- Aim -
Below this line is a set of entries; quote exactly the lines from the line that contains "Write the build123d" to the line that contains "section_turn = 15.0", both lines included.
╭─ Records for processing
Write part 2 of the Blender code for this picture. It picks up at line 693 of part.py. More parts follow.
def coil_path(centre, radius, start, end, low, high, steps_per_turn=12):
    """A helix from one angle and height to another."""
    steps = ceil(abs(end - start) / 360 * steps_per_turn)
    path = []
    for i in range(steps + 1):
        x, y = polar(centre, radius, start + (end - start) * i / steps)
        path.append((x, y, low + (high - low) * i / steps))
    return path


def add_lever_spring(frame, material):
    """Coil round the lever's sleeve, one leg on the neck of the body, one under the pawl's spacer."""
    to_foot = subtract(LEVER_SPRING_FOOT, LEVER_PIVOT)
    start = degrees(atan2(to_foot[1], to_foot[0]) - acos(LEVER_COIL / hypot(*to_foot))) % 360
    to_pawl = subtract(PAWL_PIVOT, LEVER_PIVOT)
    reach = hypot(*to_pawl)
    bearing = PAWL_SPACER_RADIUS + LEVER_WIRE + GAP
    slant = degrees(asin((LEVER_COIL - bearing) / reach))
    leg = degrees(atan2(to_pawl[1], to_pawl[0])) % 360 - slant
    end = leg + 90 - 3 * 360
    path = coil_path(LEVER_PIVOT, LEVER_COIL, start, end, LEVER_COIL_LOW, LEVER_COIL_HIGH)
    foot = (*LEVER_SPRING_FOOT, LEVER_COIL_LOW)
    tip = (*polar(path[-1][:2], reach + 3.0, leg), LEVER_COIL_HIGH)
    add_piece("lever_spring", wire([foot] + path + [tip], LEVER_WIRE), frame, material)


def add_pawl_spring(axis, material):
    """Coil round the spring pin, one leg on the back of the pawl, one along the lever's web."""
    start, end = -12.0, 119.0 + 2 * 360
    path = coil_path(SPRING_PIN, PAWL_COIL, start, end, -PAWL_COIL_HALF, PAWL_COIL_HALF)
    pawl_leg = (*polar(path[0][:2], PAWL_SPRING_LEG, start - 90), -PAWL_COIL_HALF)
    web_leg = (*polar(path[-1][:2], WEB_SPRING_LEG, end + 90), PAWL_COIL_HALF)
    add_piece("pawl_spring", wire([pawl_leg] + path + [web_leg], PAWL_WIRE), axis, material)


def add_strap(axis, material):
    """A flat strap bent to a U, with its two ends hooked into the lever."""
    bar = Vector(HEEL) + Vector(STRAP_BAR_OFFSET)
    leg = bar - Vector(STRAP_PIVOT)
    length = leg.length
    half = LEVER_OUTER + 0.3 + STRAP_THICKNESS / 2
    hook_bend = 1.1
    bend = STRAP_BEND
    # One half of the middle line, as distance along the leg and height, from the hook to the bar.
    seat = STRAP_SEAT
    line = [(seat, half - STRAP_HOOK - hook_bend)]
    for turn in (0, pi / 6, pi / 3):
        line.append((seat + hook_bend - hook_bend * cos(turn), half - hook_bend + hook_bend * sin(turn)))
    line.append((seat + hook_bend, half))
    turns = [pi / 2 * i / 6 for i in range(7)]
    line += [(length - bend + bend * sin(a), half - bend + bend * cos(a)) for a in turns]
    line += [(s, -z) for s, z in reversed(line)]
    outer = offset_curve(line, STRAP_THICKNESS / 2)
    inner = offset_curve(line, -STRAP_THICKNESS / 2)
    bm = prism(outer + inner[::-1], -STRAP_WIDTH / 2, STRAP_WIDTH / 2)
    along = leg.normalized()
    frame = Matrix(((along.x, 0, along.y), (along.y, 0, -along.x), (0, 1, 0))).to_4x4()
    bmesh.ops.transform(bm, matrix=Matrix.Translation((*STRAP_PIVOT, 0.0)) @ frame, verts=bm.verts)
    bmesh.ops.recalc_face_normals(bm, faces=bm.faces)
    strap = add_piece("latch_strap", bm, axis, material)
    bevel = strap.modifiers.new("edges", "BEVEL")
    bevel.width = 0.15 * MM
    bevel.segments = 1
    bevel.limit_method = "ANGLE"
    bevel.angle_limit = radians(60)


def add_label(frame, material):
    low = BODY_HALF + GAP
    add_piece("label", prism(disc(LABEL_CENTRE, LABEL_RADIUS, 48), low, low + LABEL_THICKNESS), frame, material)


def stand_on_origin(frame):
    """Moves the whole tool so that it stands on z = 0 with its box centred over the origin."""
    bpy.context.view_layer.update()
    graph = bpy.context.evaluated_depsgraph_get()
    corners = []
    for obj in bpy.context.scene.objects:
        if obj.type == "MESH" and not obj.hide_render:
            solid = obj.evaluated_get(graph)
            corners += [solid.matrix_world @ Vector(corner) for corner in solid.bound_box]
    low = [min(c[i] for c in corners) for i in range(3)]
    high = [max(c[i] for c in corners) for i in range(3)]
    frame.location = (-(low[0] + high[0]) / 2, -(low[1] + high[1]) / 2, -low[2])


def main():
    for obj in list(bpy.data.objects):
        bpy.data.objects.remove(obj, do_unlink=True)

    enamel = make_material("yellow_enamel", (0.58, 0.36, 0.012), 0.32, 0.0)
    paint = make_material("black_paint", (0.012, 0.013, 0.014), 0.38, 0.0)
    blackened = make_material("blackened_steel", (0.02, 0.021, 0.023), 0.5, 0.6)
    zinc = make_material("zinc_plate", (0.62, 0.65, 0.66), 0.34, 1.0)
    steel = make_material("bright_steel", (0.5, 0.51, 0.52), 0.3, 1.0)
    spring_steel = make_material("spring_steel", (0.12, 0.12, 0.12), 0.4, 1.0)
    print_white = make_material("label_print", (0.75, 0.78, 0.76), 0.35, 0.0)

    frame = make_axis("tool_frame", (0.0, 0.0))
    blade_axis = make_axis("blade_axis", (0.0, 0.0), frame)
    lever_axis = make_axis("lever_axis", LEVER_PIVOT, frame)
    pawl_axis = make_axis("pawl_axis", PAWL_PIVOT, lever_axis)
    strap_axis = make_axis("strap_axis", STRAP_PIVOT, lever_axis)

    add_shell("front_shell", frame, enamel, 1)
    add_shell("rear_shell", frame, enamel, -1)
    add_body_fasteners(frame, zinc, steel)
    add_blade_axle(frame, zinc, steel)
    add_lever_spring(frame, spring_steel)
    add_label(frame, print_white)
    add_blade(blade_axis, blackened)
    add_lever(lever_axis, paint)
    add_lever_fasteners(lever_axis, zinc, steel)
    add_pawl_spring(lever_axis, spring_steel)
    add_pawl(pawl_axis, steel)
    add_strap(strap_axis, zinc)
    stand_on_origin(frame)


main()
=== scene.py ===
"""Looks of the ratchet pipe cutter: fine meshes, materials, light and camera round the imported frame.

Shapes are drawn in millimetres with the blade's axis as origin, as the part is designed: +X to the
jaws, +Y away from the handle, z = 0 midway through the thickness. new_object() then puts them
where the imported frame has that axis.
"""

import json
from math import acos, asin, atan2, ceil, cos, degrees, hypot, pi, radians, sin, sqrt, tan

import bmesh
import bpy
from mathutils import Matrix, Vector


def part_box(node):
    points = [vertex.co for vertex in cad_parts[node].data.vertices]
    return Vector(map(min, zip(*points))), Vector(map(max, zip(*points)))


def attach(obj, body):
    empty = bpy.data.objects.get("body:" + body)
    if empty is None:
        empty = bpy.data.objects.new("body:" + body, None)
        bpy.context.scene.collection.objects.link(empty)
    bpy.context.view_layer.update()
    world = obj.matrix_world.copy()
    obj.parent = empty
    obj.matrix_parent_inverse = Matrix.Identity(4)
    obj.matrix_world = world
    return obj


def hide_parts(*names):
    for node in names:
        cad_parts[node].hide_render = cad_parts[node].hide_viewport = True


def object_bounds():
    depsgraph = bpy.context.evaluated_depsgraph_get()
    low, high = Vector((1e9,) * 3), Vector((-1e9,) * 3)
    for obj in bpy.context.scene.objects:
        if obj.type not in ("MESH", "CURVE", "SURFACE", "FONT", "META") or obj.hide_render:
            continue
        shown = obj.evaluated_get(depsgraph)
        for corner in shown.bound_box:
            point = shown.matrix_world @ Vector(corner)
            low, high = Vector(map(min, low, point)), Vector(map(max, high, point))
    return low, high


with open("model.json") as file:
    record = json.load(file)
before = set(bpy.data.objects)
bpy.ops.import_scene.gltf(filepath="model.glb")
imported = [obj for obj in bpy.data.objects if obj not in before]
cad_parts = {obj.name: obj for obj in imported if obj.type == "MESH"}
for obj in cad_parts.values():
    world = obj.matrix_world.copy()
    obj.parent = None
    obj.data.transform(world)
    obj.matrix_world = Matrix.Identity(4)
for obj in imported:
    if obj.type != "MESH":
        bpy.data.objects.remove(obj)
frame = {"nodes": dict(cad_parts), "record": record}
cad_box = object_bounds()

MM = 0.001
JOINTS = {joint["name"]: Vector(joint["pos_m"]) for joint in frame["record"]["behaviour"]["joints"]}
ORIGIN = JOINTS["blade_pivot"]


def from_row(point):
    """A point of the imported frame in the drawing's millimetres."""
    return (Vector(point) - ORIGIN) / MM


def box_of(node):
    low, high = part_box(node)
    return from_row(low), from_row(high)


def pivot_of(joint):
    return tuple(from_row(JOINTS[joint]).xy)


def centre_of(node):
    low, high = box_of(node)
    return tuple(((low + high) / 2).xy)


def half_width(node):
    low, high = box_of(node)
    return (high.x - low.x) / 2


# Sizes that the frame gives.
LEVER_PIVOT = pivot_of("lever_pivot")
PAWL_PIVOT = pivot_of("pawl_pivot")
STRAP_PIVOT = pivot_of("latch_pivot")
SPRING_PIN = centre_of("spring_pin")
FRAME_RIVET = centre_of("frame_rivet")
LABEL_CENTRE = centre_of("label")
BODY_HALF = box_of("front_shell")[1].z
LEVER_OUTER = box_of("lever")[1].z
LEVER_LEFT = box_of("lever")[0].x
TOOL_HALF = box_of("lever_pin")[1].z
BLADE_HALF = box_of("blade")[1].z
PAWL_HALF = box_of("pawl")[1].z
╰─
╭─ Records for processing
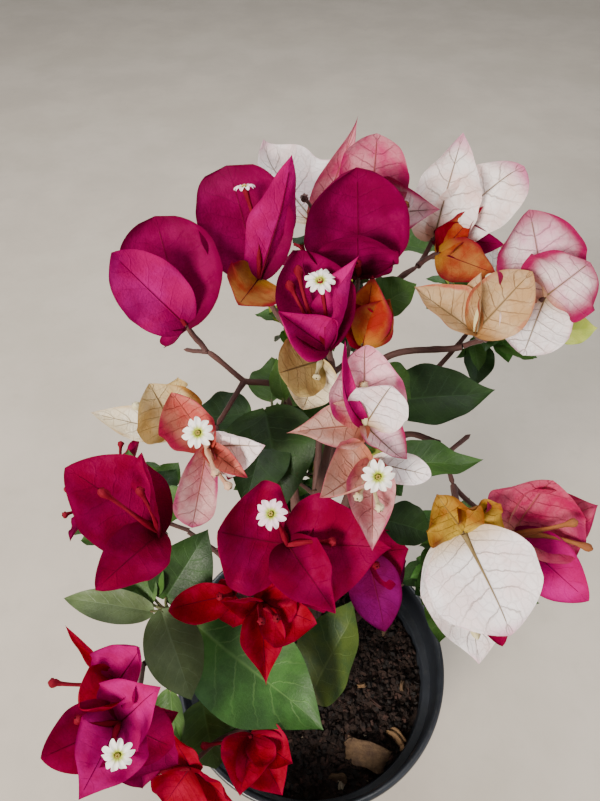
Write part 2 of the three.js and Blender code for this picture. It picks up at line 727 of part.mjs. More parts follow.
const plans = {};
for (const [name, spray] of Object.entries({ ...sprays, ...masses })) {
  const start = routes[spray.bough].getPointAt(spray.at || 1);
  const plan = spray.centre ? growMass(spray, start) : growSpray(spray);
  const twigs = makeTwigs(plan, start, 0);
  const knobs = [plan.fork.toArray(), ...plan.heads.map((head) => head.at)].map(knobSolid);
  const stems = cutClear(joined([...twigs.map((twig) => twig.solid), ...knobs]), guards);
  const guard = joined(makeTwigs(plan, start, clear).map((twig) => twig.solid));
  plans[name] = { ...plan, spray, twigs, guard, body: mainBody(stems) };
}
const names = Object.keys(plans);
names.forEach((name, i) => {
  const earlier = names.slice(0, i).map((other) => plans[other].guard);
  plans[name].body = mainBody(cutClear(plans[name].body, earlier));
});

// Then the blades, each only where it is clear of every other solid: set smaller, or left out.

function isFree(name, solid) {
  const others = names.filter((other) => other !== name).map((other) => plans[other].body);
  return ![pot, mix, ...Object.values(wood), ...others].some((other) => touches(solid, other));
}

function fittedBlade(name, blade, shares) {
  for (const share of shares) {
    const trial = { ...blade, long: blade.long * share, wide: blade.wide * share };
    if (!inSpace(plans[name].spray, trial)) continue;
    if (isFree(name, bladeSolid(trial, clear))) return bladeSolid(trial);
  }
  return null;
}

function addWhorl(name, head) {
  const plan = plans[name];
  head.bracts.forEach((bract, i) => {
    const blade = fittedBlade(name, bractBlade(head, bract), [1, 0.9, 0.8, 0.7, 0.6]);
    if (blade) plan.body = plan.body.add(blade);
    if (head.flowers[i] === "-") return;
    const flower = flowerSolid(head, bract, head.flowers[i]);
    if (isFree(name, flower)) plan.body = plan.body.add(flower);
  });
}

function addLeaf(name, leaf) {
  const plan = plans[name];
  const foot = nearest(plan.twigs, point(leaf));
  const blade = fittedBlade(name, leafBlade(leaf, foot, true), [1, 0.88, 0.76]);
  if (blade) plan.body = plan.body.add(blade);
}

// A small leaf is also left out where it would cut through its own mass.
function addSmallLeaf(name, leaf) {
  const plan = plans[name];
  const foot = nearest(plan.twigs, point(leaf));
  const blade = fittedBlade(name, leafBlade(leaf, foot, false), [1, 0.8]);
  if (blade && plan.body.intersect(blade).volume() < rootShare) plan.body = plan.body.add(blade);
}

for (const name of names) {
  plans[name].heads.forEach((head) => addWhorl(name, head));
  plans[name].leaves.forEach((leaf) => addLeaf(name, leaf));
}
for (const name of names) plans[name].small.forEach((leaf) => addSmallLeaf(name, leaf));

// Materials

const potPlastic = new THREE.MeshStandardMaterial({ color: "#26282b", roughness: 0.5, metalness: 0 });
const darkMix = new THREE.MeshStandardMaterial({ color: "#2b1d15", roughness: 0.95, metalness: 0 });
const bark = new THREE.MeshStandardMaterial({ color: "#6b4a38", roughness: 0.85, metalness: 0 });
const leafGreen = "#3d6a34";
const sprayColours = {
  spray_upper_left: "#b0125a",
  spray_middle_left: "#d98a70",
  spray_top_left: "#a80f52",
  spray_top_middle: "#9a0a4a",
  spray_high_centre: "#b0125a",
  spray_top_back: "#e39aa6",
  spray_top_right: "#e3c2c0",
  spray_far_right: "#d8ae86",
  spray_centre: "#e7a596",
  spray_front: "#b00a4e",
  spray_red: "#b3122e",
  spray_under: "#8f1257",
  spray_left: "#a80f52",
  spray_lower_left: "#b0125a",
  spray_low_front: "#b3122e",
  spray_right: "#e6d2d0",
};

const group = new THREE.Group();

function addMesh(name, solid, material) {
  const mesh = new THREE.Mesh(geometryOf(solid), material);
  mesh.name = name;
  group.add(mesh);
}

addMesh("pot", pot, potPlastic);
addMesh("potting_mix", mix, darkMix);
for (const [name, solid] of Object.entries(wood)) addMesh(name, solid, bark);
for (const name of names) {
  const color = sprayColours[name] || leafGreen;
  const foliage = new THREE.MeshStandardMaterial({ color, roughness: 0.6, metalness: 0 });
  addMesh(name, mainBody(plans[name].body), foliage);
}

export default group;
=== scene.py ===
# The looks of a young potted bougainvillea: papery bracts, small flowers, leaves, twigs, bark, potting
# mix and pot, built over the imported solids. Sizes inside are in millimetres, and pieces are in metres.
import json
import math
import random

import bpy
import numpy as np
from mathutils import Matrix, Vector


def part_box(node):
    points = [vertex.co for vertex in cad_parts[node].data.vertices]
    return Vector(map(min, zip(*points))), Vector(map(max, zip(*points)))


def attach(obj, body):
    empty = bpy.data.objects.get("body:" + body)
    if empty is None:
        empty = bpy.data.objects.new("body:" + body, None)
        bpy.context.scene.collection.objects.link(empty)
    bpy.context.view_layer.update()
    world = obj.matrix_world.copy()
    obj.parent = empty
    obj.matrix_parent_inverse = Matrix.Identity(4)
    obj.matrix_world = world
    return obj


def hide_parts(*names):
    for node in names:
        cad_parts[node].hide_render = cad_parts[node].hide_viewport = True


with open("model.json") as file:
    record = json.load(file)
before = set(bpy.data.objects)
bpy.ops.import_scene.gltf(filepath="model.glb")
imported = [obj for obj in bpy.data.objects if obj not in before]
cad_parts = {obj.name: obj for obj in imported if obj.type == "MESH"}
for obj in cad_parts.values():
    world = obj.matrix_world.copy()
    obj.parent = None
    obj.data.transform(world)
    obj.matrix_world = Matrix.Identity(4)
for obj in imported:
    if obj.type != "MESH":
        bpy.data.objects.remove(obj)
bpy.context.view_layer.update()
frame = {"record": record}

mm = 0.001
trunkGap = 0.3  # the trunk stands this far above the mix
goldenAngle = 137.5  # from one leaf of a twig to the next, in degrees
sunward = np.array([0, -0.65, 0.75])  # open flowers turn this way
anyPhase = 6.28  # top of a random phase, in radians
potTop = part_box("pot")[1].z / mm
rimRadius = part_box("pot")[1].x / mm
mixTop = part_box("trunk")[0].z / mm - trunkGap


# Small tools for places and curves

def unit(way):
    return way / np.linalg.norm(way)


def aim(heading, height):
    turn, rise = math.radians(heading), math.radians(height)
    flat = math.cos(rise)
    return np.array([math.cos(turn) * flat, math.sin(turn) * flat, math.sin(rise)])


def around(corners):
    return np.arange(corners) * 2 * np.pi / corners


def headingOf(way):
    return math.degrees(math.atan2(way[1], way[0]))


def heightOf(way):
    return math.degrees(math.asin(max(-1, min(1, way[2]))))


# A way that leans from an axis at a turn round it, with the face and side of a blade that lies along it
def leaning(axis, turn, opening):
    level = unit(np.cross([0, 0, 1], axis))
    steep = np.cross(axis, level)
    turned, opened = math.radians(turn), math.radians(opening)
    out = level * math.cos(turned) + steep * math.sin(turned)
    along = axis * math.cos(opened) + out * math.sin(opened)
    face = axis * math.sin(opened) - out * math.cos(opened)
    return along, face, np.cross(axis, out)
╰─
╭─ Records for processing
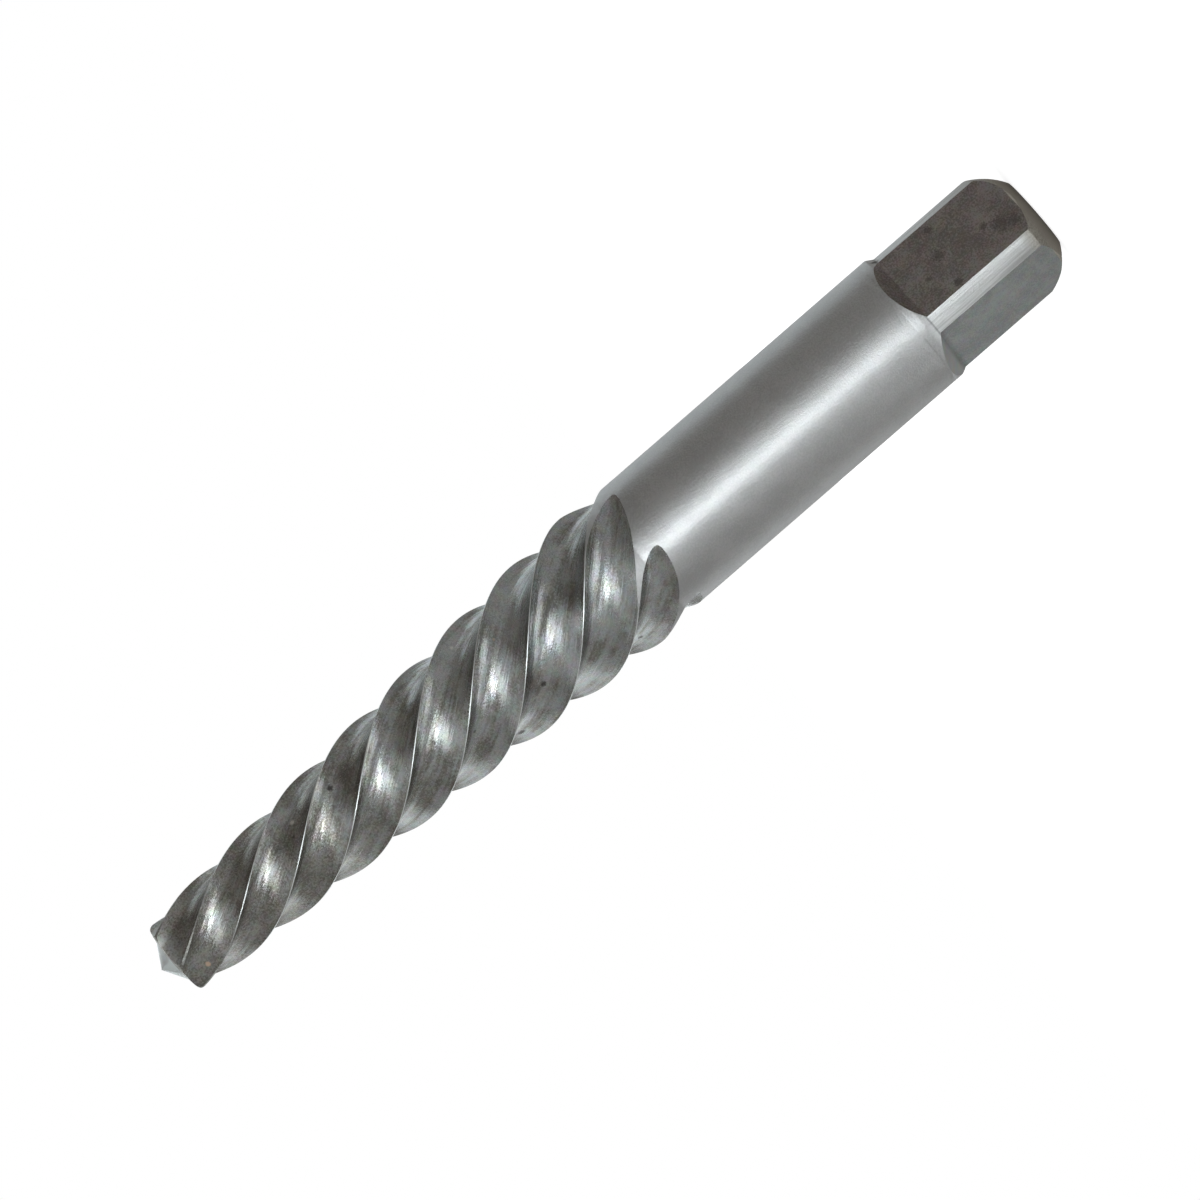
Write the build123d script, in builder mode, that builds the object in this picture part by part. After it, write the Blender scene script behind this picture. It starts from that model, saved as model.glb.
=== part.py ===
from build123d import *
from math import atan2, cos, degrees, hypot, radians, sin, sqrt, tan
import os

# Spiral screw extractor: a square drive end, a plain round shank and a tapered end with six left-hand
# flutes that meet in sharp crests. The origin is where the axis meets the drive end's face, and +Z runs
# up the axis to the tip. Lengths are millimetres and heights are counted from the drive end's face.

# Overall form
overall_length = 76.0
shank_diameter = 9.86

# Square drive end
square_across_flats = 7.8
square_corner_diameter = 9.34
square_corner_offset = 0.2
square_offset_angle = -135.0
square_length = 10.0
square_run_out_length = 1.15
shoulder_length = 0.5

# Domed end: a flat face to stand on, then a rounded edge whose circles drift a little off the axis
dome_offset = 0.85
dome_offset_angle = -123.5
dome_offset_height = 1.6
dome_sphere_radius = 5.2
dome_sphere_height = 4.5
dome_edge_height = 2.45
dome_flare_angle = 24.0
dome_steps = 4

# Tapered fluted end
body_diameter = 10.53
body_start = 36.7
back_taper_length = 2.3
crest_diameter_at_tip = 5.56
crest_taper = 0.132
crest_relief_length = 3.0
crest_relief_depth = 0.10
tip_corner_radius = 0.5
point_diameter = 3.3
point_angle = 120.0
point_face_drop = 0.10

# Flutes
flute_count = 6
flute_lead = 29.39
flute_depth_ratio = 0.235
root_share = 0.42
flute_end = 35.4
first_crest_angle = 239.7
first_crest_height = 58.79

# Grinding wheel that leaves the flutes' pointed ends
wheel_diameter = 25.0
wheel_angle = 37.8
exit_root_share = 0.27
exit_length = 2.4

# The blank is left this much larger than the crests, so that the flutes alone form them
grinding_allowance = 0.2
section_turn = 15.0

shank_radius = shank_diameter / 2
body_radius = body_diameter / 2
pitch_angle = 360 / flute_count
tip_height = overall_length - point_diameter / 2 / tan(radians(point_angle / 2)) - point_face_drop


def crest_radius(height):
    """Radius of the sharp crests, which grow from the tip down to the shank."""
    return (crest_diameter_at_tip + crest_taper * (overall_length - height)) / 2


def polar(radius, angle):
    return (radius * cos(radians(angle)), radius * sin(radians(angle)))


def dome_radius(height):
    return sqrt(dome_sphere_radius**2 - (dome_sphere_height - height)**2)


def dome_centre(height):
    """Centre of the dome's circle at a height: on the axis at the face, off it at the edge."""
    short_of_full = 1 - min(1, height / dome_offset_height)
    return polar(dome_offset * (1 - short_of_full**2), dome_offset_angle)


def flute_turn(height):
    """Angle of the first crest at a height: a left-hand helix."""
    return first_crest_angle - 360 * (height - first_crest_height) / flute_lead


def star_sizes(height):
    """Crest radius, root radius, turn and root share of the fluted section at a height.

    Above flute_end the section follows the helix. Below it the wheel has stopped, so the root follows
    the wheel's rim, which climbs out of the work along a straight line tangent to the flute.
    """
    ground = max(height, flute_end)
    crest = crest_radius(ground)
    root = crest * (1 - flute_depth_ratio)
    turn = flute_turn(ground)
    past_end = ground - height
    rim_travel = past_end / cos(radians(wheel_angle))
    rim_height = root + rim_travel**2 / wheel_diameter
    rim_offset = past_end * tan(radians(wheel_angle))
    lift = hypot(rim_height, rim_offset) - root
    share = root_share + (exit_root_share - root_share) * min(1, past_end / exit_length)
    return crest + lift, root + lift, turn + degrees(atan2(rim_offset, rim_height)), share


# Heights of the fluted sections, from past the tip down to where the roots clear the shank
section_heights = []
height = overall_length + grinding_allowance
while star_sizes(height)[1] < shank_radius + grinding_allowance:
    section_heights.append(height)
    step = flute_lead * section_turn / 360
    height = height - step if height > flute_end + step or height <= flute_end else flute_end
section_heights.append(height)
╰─
- Exercise solution -
Write the build123d script, in builder mode, that builds the object in this picture part by part. After it, write the Blender scene script behind this picture. It starts from that model, saved as model.glb.
=== part.py ===
from build123d import *
from math import atan2, cos, degrees, hypot, radians, sin, sqrt, tan
import os

# Spiral screw extractor: a square drive end, a plain round shank and a tapered end with six left-hand
# flutes that meet in sharp crests. The origin is where the axis meets the drive end's face, and +Z runs
# up the axis to the tip. Lengths are millimetres and heights are counted from the drive end's face.

# Overall form
overall_length = 76.0
shank_diameter = 9.86

# Square drive end
square_across_flats = 7.8
square_corner_diameter = 9.34
square_corner_offset = 0.2
square_offset_angle = -135.0
square_length = 10.0
square_run_out_length = 1.15
shoulder_length = 0.5

# Domed end: a flat face to stand on, then a rounded edge whose circles drift a little off the axis
dome_offset = 0.85
dome_offset_angle = -123.5
dome_offset_height = 1.6
dome_sphere_radius = 5.2
dome_sphere_height = 4.5
dome_edge_height = 2.45
dome_flare_angle = 24.0
dome_steps = 4

# Tapered fluted end
body_diameter = 10.53
body_start = 36.7
back_taper_length = 2.3
crest_diameter_at_tip = 5.56
crest_taper = 0.132
crest_relief_length = 3.0
crest_relief_depth = 0.10
tip_corner_radius = 0.5
point_diameter = 3.3
point_angle = 120.0
point_face_drop = 0.10

# Flutes
flute_count = 6
flute_lead = 29.39
flute_depth_ratio = 0.235
root_share = 0.42
flute_end = 35.4
first_crest_angle = 239.7
first_crest_height = 58.79

# Grinding wheel that leaves the flutes' pointed ends
wheel_diameter = 25.0
wheel_angle = 37.8
exit_root_share = 0.27
exit_length = 2.4

# The blank is left this much larger than the crests, so that the flutes alone form them
grinding_allowance = 0.2
section_turn = 15.0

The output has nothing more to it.